Find the lines with the string "behaviour" and return them.

_SUPPLIED MATERIAL_:

————————

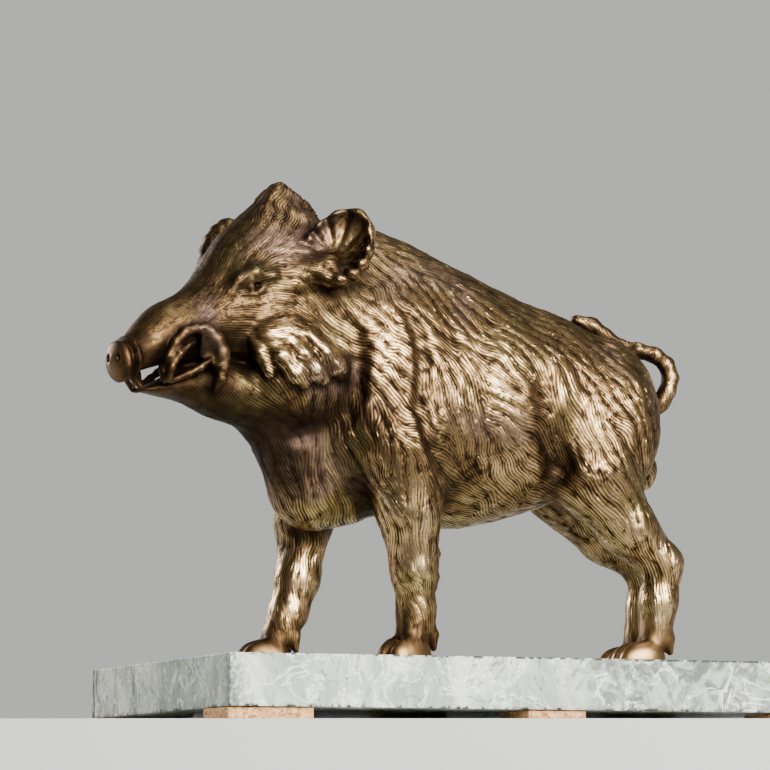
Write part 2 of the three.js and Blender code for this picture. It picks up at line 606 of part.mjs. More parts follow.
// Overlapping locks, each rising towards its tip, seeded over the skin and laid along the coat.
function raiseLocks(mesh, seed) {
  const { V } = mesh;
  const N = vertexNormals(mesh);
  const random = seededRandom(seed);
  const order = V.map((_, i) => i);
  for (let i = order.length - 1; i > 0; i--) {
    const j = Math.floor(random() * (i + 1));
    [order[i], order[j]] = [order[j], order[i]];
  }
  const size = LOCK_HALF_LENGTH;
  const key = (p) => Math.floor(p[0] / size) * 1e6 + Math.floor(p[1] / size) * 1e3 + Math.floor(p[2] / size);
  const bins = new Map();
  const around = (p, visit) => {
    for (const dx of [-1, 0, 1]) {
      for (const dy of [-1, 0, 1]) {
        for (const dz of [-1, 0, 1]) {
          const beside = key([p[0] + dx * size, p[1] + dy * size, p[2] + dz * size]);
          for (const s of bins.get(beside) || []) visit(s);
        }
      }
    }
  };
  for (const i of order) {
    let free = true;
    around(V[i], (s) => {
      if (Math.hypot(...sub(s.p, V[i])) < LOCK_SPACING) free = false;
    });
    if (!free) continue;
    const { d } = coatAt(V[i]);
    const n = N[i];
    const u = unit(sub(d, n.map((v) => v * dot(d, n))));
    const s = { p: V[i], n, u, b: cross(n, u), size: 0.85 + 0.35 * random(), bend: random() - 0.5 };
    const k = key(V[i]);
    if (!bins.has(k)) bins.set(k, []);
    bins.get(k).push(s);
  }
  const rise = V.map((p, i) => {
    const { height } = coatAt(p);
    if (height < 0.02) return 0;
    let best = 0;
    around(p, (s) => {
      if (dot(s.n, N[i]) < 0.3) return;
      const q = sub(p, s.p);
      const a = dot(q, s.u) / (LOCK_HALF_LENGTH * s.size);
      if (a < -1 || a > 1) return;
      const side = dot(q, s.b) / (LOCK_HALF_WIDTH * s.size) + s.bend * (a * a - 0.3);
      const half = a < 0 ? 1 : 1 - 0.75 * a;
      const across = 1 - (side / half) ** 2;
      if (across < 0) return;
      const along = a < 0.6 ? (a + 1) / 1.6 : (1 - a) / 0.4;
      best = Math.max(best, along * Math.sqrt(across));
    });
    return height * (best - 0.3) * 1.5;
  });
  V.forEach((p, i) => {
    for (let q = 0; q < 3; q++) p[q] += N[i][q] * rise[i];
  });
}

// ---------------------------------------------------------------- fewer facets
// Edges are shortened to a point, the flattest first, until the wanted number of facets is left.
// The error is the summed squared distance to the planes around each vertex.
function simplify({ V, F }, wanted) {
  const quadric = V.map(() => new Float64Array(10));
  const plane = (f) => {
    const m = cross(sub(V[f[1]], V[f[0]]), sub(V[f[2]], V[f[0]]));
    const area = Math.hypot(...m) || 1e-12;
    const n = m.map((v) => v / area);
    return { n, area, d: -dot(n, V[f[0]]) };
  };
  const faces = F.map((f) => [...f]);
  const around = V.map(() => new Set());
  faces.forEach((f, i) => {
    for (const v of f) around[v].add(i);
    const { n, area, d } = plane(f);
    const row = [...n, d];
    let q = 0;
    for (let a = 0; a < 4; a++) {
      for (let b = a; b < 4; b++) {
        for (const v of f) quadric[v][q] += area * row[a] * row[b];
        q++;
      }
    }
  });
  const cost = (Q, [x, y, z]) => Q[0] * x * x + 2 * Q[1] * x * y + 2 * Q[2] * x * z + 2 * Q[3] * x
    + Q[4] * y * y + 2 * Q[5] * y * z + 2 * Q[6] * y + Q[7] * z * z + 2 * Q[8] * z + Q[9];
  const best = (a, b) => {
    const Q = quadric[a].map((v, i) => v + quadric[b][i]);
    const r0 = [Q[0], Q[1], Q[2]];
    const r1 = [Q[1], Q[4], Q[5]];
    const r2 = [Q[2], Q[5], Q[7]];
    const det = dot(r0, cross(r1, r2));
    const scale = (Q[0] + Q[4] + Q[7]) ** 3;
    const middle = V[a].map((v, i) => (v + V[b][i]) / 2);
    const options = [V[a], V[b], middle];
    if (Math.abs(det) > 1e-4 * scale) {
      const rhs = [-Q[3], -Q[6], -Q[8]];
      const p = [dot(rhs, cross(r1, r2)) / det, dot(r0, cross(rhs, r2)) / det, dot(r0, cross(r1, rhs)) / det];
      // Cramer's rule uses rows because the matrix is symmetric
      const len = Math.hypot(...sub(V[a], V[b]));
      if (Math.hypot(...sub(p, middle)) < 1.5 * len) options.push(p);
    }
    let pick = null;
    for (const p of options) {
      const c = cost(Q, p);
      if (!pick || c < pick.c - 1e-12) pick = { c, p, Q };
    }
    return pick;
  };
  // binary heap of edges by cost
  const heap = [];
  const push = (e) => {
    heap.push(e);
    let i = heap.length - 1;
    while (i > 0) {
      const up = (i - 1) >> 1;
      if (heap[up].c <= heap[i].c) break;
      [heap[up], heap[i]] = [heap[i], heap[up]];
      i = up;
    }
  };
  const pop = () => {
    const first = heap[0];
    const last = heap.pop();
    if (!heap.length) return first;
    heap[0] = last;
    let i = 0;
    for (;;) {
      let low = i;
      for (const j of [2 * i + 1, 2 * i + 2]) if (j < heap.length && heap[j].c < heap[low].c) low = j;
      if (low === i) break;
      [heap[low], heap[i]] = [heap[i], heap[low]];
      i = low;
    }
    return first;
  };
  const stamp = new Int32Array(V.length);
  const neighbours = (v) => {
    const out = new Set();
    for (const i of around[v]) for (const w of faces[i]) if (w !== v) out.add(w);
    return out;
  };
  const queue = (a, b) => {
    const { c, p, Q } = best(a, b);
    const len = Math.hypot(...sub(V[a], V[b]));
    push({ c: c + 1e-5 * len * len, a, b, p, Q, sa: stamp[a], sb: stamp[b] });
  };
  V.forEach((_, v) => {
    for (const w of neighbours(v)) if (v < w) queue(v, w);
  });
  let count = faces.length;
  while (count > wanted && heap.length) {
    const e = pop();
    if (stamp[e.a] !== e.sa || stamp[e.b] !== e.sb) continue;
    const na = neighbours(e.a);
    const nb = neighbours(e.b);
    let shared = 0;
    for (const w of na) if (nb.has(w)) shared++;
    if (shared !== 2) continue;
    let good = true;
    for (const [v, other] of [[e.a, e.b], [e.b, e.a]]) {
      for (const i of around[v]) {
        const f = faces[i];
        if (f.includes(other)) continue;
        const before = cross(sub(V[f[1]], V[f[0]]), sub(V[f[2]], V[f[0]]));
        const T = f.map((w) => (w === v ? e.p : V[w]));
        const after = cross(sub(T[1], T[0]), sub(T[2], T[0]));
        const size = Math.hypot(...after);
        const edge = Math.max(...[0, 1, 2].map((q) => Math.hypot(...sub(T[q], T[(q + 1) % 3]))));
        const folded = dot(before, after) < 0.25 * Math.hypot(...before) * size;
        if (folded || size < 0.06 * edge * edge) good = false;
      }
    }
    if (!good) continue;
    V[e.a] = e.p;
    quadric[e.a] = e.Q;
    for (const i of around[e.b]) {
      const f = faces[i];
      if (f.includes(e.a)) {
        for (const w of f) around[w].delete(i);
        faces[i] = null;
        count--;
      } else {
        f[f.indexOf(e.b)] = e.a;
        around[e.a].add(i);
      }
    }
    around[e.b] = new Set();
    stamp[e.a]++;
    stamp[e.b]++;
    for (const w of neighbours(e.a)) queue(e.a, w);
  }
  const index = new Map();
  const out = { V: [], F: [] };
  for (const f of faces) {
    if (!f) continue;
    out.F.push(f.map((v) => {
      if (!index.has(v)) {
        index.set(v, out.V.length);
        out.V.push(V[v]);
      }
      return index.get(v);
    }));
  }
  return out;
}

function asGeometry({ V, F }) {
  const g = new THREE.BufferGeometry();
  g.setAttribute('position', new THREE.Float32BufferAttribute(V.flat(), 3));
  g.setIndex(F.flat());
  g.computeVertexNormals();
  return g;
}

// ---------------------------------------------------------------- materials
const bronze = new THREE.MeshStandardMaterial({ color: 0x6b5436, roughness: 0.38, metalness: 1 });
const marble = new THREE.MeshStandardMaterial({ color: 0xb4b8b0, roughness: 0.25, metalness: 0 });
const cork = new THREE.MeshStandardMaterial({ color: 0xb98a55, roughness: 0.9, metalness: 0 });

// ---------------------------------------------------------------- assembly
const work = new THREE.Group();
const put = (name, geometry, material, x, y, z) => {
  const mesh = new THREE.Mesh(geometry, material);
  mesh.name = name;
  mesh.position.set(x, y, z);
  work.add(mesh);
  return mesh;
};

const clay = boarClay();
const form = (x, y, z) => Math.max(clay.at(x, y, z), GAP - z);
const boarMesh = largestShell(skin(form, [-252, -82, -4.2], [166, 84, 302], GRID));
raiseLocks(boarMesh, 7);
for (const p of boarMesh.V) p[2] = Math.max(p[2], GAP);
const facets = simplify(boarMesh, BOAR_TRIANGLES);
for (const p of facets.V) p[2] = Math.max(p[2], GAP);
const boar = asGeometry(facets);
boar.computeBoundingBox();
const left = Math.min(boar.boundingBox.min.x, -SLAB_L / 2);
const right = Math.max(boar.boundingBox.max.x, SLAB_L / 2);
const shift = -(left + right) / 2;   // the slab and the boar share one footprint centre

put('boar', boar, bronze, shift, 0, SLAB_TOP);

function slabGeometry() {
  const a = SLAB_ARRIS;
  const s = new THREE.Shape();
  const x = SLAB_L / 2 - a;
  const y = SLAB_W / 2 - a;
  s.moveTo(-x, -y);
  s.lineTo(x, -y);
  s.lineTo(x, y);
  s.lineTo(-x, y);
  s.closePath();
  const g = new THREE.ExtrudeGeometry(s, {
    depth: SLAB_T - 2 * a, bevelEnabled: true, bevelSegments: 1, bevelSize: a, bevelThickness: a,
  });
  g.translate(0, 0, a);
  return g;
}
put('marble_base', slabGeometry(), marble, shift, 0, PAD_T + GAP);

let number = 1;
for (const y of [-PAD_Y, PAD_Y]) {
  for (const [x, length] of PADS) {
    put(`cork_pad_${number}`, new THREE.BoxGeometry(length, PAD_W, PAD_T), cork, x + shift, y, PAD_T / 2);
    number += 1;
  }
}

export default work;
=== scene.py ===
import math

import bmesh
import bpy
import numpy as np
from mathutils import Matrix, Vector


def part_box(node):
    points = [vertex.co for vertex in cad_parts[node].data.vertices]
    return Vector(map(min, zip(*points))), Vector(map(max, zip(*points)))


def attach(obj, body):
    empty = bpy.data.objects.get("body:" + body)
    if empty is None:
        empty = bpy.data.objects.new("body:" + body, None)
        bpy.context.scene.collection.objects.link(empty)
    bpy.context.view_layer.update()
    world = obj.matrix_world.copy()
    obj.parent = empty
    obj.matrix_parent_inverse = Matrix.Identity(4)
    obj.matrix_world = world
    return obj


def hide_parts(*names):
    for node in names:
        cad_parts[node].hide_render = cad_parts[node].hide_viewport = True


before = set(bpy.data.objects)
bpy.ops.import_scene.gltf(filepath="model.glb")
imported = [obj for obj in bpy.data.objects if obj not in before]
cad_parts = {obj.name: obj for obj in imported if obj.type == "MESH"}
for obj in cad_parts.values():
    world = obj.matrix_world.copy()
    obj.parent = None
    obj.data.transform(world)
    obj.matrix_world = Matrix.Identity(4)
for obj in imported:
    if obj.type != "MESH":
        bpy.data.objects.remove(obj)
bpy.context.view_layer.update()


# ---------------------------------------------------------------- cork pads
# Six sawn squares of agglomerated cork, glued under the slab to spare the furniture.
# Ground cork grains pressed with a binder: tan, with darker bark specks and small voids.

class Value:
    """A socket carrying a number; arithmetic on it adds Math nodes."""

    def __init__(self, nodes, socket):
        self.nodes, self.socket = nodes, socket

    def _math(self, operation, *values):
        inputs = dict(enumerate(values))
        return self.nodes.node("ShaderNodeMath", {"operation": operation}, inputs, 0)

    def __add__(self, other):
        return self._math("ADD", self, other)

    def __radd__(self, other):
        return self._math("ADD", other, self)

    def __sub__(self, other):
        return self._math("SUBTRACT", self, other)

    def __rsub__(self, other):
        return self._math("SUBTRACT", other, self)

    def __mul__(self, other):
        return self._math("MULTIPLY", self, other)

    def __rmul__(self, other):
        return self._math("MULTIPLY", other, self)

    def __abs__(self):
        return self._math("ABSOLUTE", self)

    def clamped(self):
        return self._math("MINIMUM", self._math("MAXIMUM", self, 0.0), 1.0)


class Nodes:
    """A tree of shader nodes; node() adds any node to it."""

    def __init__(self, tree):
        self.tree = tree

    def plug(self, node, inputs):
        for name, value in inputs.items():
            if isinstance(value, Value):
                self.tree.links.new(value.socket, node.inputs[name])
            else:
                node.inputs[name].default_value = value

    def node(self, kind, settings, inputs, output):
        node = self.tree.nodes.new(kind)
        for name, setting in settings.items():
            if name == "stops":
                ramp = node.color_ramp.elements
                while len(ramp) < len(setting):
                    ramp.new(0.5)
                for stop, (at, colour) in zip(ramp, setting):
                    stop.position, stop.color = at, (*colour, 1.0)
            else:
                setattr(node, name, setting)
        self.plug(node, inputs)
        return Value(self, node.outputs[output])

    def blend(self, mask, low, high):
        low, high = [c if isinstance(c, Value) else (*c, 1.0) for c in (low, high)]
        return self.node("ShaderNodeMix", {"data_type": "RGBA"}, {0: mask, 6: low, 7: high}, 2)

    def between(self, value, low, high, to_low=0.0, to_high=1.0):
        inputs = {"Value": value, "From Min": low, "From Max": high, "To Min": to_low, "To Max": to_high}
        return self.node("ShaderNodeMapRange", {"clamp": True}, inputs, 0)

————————

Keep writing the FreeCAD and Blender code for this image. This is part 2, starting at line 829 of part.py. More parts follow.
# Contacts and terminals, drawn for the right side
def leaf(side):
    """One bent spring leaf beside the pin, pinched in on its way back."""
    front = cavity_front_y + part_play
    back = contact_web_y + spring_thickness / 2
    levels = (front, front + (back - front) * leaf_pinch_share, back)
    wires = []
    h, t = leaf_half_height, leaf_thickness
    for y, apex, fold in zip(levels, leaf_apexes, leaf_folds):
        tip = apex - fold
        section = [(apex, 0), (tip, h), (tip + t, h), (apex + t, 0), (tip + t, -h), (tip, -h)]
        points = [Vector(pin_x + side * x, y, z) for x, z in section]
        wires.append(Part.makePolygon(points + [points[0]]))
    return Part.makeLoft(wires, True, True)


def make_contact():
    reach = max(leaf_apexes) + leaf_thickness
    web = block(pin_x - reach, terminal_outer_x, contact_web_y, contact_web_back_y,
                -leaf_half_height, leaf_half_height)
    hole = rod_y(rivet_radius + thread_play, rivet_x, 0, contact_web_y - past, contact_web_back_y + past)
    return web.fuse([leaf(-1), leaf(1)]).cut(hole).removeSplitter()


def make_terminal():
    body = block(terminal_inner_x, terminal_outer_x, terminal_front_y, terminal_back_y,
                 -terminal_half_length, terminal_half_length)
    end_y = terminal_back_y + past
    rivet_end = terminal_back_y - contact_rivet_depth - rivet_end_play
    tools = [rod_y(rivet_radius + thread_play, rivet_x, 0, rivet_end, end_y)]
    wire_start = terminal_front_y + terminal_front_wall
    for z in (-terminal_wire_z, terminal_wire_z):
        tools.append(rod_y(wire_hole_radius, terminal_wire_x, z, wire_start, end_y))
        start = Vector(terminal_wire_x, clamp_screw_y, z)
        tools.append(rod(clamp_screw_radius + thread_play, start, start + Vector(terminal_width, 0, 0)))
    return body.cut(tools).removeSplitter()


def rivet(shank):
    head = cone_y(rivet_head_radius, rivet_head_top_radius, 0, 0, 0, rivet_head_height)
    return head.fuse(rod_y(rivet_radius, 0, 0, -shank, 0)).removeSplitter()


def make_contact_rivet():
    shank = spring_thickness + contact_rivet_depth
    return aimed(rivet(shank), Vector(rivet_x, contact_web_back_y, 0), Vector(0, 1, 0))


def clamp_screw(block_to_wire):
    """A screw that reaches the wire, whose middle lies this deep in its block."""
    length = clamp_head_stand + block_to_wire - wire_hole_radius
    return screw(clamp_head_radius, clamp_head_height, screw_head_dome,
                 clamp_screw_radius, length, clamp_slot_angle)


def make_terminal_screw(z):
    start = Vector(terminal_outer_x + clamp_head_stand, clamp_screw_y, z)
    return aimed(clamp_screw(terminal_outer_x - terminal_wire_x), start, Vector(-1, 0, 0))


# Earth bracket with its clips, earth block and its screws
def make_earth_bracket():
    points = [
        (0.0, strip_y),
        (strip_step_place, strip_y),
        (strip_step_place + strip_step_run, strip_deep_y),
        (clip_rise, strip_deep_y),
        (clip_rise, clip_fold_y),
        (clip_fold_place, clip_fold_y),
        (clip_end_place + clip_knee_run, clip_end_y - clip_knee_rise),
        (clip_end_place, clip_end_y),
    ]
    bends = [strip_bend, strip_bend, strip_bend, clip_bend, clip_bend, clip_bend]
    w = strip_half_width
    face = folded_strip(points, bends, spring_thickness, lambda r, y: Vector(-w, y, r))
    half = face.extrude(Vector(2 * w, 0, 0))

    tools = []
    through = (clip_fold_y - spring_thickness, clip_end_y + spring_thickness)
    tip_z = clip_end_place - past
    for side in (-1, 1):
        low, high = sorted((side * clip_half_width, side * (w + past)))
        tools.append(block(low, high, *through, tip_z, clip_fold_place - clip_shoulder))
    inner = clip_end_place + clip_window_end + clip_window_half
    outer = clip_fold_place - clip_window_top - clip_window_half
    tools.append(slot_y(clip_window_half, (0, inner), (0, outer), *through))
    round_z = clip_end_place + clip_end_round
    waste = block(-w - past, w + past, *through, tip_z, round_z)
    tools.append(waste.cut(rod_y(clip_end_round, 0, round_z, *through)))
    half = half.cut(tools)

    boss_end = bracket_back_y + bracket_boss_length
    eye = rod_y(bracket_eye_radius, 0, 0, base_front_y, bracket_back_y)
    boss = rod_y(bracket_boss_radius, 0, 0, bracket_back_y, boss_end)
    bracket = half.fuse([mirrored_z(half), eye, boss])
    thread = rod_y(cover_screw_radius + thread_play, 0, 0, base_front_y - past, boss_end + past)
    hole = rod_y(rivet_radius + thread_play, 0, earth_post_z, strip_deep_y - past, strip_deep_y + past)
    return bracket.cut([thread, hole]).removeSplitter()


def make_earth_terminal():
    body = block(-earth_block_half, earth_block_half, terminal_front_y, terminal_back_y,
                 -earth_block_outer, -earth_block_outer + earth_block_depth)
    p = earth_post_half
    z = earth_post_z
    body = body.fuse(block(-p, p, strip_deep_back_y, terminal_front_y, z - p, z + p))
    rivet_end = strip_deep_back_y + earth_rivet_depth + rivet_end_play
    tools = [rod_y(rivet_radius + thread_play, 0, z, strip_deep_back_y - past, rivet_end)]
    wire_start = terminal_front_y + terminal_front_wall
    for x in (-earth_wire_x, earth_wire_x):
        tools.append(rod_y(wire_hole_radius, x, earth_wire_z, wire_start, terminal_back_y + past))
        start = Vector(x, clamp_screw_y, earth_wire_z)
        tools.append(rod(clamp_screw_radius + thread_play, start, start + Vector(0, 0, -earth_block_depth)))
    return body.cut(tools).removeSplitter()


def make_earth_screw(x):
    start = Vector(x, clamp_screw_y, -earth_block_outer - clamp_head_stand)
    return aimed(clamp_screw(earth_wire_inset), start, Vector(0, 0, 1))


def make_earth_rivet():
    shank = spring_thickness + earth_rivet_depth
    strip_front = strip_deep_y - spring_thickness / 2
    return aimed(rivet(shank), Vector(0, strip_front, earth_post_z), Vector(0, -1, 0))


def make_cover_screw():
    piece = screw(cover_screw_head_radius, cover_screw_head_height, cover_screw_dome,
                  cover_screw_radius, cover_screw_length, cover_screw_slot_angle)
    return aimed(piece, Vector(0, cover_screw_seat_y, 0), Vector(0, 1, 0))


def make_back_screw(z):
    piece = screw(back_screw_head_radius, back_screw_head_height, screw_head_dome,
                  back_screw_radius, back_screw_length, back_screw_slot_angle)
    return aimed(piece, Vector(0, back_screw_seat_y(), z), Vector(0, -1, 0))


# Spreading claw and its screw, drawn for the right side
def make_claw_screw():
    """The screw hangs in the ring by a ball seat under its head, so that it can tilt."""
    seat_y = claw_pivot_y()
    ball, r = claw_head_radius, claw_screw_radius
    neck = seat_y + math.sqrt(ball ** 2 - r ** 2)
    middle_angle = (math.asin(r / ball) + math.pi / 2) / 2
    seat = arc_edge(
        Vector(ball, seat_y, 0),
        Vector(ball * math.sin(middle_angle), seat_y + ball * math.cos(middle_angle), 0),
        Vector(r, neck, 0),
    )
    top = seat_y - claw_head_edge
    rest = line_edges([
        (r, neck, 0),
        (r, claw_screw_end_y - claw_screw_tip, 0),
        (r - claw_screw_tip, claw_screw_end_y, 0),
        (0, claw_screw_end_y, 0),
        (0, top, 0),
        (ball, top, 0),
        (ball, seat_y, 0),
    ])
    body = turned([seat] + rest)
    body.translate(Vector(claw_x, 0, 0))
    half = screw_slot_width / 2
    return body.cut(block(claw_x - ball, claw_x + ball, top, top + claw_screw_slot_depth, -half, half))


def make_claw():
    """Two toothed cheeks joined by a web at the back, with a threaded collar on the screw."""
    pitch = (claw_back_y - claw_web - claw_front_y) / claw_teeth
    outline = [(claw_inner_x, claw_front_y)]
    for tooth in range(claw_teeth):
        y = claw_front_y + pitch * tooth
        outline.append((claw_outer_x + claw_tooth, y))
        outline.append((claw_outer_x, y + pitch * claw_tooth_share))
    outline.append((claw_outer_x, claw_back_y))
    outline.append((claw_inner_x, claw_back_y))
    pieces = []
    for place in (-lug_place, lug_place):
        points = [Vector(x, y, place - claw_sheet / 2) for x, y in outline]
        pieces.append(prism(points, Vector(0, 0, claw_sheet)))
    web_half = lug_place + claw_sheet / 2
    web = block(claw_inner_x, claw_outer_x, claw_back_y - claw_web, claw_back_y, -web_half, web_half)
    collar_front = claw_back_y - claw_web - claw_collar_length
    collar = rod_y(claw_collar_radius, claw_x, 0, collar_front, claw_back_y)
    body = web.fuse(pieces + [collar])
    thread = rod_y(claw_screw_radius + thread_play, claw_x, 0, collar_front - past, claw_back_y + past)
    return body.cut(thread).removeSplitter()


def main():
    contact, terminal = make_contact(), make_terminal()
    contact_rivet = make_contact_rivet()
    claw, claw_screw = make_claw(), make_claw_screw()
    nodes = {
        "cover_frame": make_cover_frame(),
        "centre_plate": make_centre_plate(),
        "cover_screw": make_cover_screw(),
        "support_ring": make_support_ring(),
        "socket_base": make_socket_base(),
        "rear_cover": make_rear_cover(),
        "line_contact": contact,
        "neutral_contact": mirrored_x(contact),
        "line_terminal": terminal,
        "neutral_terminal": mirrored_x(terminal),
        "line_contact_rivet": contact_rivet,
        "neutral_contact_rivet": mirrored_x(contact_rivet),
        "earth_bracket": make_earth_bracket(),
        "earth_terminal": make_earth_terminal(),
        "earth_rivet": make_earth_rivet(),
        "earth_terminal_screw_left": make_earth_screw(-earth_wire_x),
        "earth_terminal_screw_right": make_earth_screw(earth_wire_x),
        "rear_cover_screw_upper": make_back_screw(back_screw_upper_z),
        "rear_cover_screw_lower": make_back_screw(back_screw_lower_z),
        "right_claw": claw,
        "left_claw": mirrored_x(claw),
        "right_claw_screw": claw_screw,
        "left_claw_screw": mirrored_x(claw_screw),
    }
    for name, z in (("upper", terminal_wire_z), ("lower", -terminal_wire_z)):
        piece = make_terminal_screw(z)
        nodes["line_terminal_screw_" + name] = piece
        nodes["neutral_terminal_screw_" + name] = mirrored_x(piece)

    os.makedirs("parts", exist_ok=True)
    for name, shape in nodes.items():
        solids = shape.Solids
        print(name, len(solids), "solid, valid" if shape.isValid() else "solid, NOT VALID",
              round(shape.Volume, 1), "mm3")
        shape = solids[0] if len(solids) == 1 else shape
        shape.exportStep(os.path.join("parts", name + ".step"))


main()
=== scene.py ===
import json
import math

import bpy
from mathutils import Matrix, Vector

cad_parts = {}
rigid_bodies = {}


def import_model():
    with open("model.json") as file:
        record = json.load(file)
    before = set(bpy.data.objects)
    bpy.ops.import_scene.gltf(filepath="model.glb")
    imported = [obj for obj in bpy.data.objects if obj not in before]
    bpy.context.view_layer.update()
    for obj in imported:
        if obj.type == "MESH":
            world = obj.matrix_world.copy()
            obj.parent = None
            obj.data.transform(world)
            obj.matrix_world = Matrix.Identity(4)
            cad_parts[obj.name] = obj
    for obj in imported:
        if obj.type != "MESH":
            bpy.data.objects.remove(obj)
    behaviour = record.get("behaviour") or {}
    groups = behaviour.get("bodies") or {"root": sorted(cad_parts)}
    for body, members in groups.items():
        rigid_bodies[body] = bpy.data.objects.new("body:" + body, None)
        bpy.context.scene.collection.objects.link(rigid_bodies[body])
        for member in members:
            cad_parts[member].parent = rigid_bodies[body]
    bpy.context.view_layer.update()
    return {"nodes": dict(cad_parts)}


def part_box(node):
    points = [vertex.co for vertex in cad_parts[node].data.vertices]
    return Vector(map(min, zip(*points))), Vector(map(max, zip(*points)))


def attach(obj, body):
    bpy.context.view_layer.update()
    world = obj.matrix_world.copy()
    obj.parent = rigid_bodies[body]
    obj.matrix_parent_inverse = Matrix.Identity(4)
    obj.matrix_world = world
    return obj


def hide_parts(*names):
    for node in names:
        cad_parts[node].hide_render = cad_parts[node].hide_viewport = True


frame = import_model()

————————

_TASK RESULT_:
    behaviour = record.get("behaviour") or {}
    groups = behaviour.get("bodies") or {"root": sorted(cad_parts)}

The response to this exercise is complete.